- Task to complete -
Reproduce exactly the section that begins at the line containing "const solid = node(name, [LEGS[name]]).solid;" and ends at the line containing "bpy.data.objects.remove(obj)", both lines included; omit all other lines.

- Dataset section -
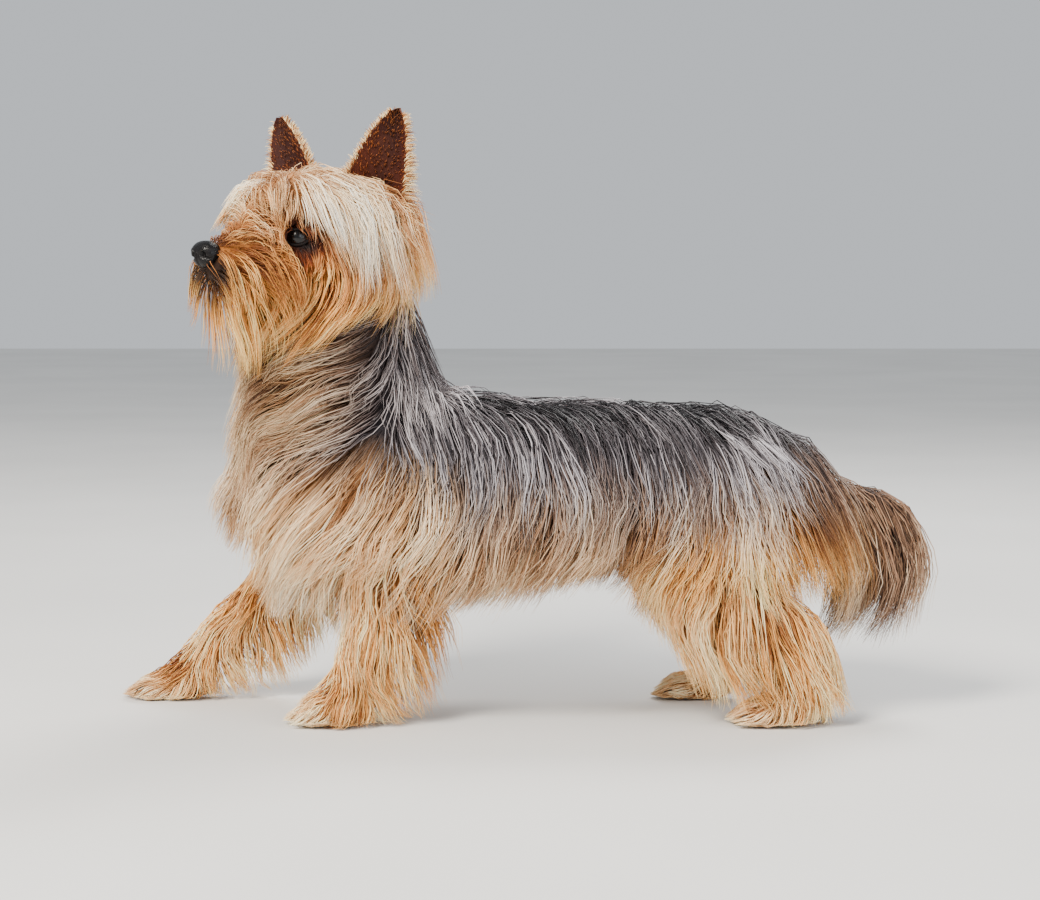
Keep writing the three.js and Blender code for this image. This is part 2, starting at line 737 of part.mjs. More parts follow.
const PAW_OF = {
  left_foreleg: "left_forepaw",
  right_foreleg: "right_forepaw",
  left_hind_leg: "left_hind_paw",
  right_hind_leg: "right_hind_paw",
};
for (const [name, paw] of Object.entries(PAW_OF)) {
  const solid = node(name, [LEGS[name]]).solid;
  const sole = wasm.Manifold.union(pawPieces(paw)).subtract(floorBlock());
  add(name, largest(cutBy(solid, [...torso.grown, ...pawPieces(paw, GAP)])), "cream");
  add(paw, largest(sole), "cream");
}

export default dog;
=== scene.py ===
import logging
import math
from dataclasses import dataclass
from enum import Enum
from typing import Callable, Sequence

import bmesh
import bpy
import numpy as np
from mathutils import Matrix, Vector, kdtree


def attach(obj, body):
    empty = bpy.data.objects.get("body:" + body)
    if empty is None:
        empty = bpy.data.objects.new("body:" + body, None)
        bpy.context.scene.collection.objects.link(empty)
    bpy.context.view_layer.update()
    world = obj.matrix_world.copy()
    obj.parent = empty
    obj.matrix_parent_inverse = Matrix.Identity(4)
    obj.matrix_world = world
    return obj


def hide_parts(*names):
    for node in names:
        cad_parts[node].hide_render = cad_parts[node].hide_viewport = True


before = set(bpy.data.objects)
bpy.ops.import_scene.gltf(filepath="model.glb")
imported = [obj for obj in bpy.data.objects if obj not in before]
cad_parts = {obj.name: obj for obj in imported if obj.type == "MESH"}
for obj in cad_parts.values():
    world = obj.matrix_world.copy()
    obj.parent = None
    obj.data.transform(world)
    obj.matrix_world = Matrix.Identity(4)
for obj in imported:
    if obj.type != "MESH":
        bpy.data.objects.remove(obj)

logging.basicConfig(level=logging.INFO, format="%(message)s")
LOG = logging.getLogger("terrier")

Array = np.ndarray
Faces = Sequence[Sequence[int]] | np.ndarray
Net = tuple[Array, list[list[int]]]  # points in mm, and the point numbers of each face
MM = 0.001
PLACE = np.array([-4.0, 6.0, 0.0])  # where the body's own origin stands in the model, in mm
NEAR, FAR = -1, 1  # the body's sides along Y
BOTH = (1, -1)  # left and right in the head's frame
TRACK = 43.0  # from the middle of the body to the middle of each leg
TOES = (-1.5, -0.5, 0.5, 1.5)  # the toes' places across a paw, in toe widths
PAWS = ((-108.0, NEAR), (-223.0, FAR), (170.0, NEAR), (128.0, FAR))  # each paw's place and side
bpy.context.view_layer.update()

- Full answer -
  const solid = node(name, [LEGS[name]]).solid;
  const sole = wasm.Manifold.union(pawPieces(paw)).subtract(floorBlock());
  add(name, largest(cutBy(solid, [...torso.grown, ...pawPieces(paw, GAP)])), "cream");
  add(paw, largest(sole), "cream");
}

export default dog;
=== scene.py ===
import logging
import math
from dataclasses import dataclass
from enum import Enum
from typing import Callable, Sequence

import bmesh
import bpy
import numpy as np
from mathutils import Matrix, Vector, kdtree


def attach(obj, body):
    empty = bpy.data.objects.get("body:" + body)
    if empty is None:
        empty = bpy.data.objects.new("body:" + body, None)
        bpy.context.scene.collection.objects.link(empty)
    bpy.context.view_layer.update()
    world = obj.matrix_world.copy()
    obj.parent = empty
    obj.matrix_parent_inverse = Matrix.Identity(4)
    obj.matrix_world = world
    return obj


def hide_parts(*names):
    for node in names:
        cad_parts[node].hide_render = cad_parts[node].hide_viewport = True


before = set(bpy.data.objects)
bpy.ops.import_scene.gltf(filepath="model.glb")
imported = [obj for obj in bpy.data.objects if obj not in before]
cad_parts = {obj.name: obj for obj in imported if obj.type == "MESH"}
for obj in cad_parts.values():
    world = obj.matrix_world.copy()
    obj.parent = None
    obj.data.transform(world)
    obj.matrix_world = Matrix.Identity(4)
for obj in imported:
    if obj.type != "MESH":
        bpy.data.objects.remove(obj)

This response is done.